The Third Circuit Court of Appeals in In Re William Akers, Jr., Co., Inc., 121 F.2d 846 (1941) held that the priority of a state's claim for unemployment contributions is not affected by use of the generic term "debt." On page 850 of its opinion the court quoted, with approval, from a thirty-year-old Pennsylvania Law Review as follows:
* * * Any statute is to be classified as a taxing statute which directly requires the payment of money by a person as a contribution to a public benefit. Under such a classification, a statute which imputes liability to a person and thereby compels payment of money by him, either without reference to any wrongdoing on his part or by imputing wrongdoing where none in fact exists, is either void as a confiscation of property, or is an exercise of the power of taxation. If done without reference to any public benefit it is a confiscation; if done for the purpose of accomplishing a public benefit and if the public benefit is of sufficient consequence in proportion to the amount of money compelled to be paid, it is taxation. Snow, Social Insurance, 59 University of Pennsylvania Law Review 283, 286-287.
The first section of the Delaware Unemployment Compensation Law, 19 Del.C. § 3301, Declaration of Public Policy, places it within the category of taxation:
As a guide to the interpretation and application of this chapter, the public policy of this State is declared to be as follows: Economic insecurity due to unemployment is a serious menace to the health, morals and welfare of the people of this State. Involuntary unemployment is therefore a subject of general interest and concern which requires appropriate action by the General Assembly to prevent its spread and to lighten its burden . . . This can be accomplished . . . by the systematic accumulation of funds during periods of employment from which benefits may be paid for periods of unemployment, thus maintaining purchasing power and limiting the serious social consequences of poor relief assistance. The General Assembly therefore declares that in its considered judgment the public good and the general welfare of the citizens of this State require the enactment of this measure, under the police power of the State, for the compulsory setting aside of an unemployment reserve to be used for the benefit of persons unemployed through no fault of their own.
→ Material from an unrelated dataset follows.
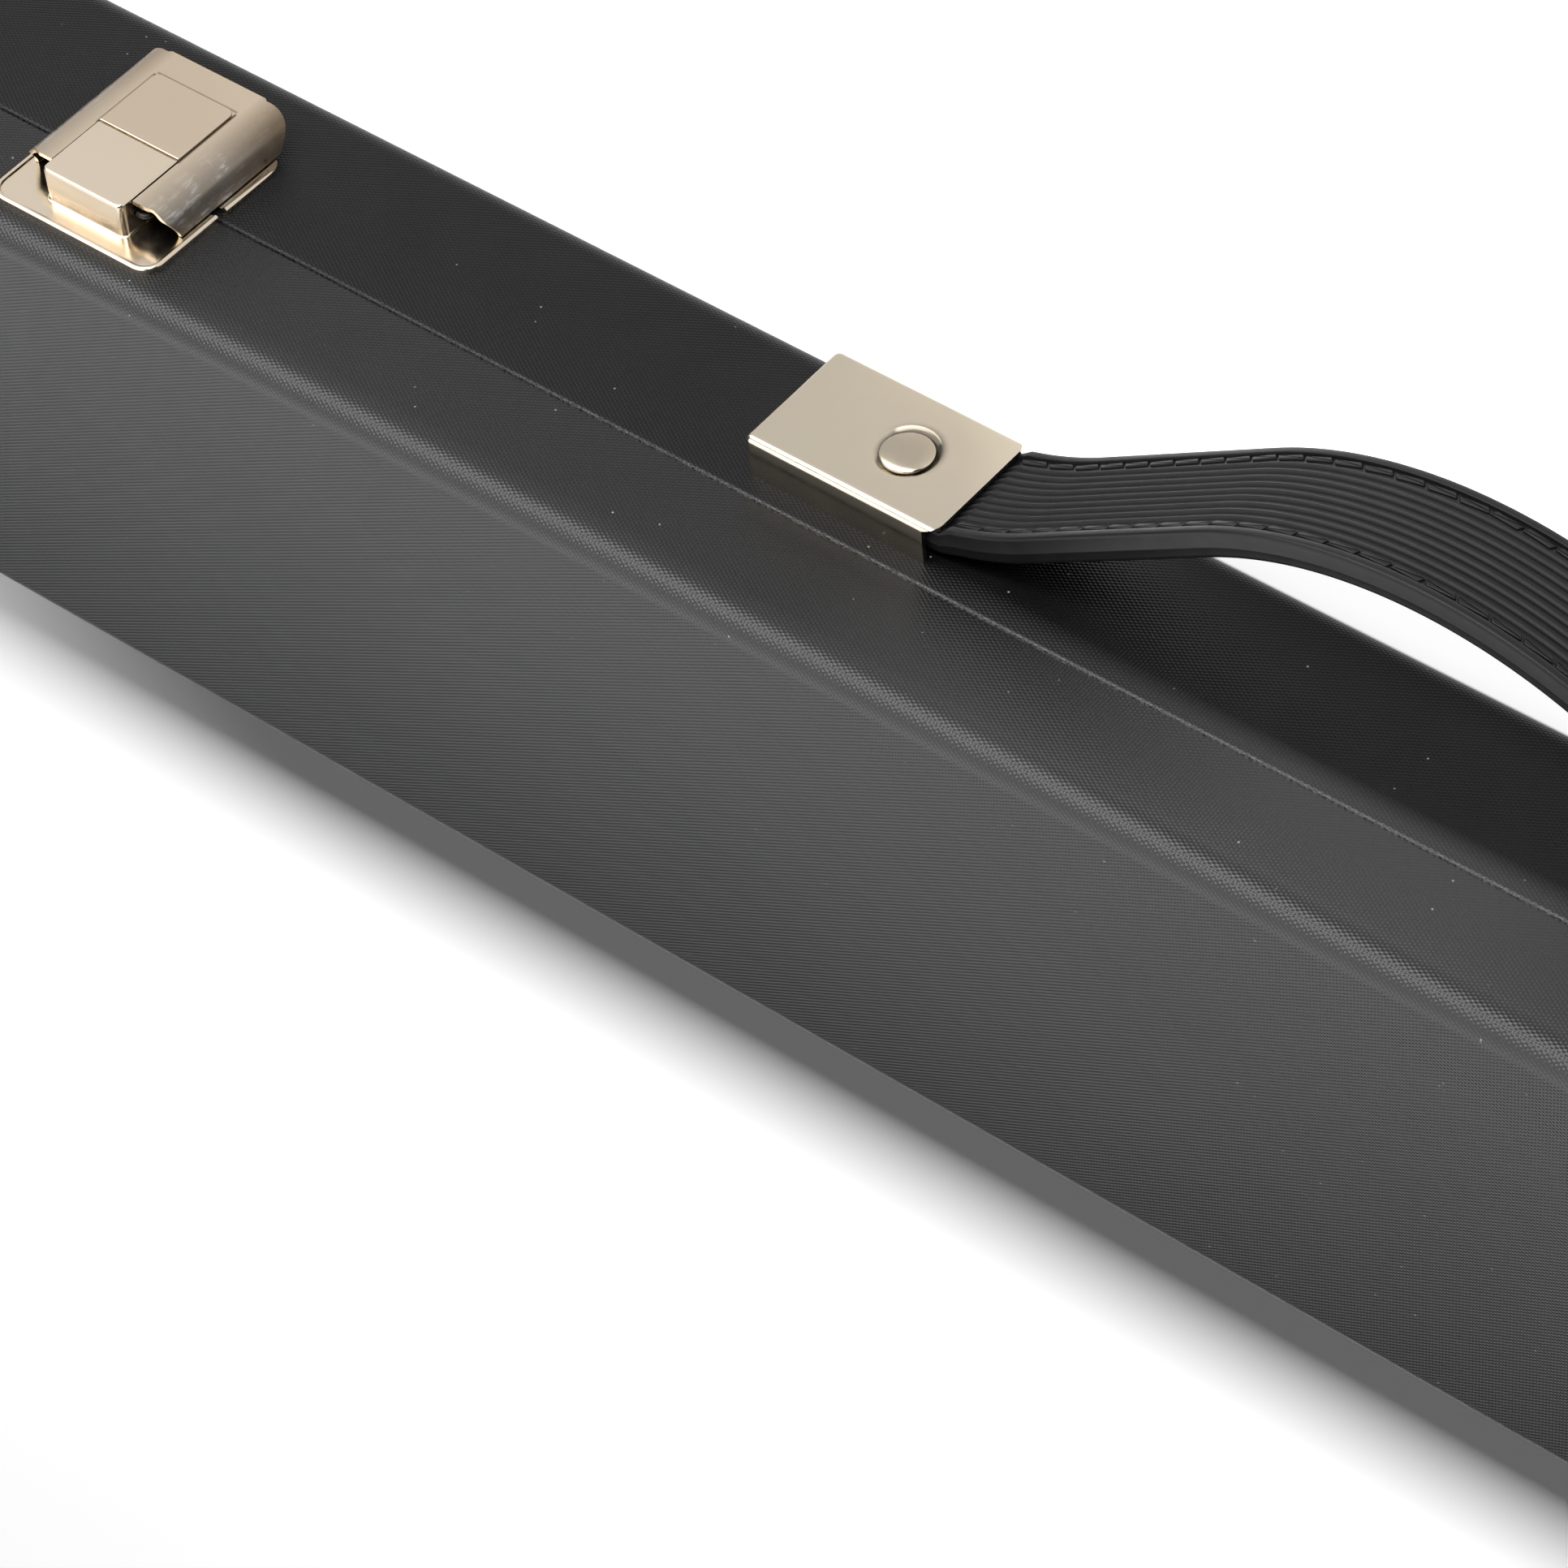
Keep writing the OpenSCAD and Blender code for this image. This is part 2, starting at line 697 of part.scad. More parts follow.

Debtor asserts that these payments must meet the 4-prong test of In Re Lorber Industries of California, Inc., 675 F.2d 1062 (9th Cir. 1982) to determine whether they are taxes. This argument is without merit. While it is true that a legislature cannot by label cause a payment to be a tax and, conversely, by use of a term other than tax cause a payment to be something else, the payments required under FICA, FUTA and Delaware Unemployment Compensation Law place upon employers an involuntary pecuniary burden which serves a public interest. Thus, they are taxes. In Re Skjonsby Truck Line, Inc., 39 B.R. 971 (Bkrtcy D.N.D. 1984); In Re Garden Inn Steak House, Inc., 22 B.R. 830 (Bkrtcy N.D. Ohio 1982).
The proofs of claim of both the IRS and Delaware reflect a claim for priority status for taxes/assessments due for the year 1982. The claims do not show whether a return for that year was due before or after 3 years before April 7, 1986, the date of the filing of the petition in bankruptcy. Since only those taxes for which a return was due after April 7, 1983, are entitled to priority status, the claims of IRS and Delaware can be allowed as priority claims for only the years forward of 1982.
The proposed plan cannot be confirmed. Absent consent, treatment of FUTA, FICA and Delaware Unemployment Compensation payments due and owing on wages paid before the filing of the case must conform to 11 U.S.C. § 1129(a)(9)(C). Therefore, the objections to confirmation must be sustained.